Sql-server – Index utilization issues in SQL Server queries

index-tuningoptimizationperformancequery-performancesql server

These days I have to optimize queries written by someone long back and I don't have business info behind them.So trying to optimize them a safe way,without hampering business logic.
While tuning queries, I have come across some doubts which I want to be clear.

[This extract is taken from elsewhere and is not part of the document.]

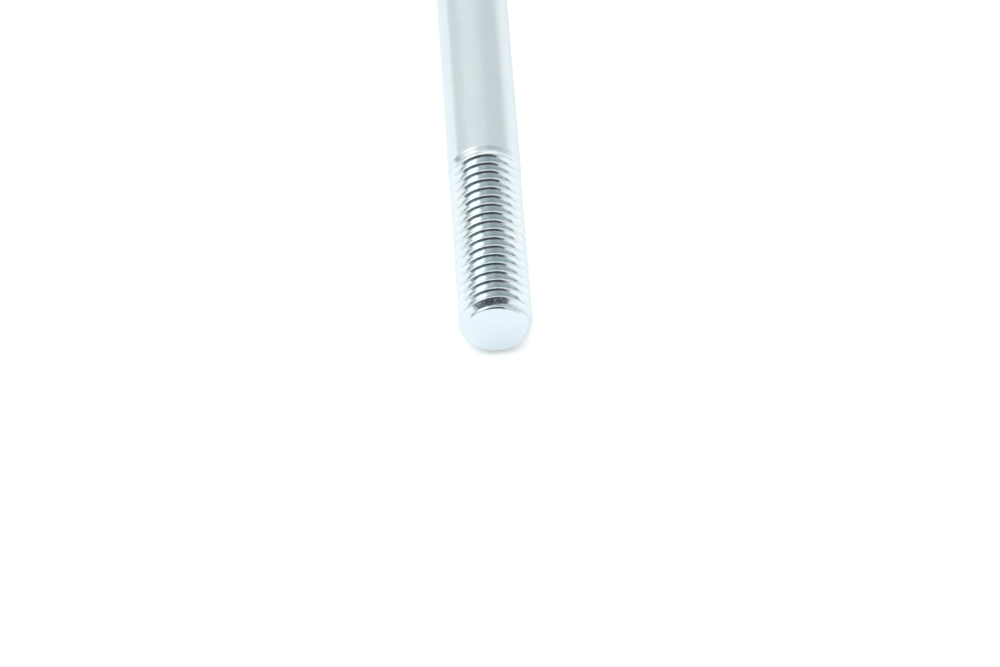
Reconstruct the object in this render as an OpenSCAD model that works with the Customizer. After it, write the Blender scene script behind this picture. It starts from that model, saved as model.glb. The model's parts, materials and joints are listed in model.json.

The table source_price_curve is as follows:

CREATE TABLE [dbo].[source_price_curve](
    [source_curve_def_id] [int] NOT NULL,
    [as_of_date] [datetime] NOT NULL,
    [Assessment_curve_type_value_id] [int] NOT NULL,
    [curve_source_value_id] [int] NOT NULL,
    [maturity_date] [datetime] NOT NULL,
    [curve_value] [float] NOT NULL,
    [create_user] [varchar](50) NULL,
    [create_ts] [datetime] NULL,
    [update_user] [varchar](50) NULL,
    [update_ts] [datetime] NULL,
    [bid_value] [float] NULL,
    [ask_value] [float] NULL,
    [is_dst] [int] NOT NULL,
 CONSTRAINT [IX_unique_source_curve_def_id_index] UNIQUE NONCLUSTERED 
(
    [as_of_date] ASC,
    [source_curve_def_id] ASC,
    [maturity_date] ASC,
    [is_dst] ASC,
    [curve_source_value_id] ASC,
    [Assessment_curve_type_value_id] ASC
) ON [PRIMARY]
) ON [PRIMARY]
GO

ALTER TABLE [dbo].[source_price_curve]  WITH NOCHECK ADD  CONSTRAINT [FK_source_curve_def_id] FOREIGN KEY([source_curve_def_id])
REFERENCES [dbo].[source_price_curve_def] ([source_curve_def_id])
ON DELETE CASCADE
GO

ALTER TABLE [dbo].[source_price_curve] CHECK CONSTRAINT [FK_source_curve_def_id]
GO

It has around 130 million records.The following indexes are defined within this table.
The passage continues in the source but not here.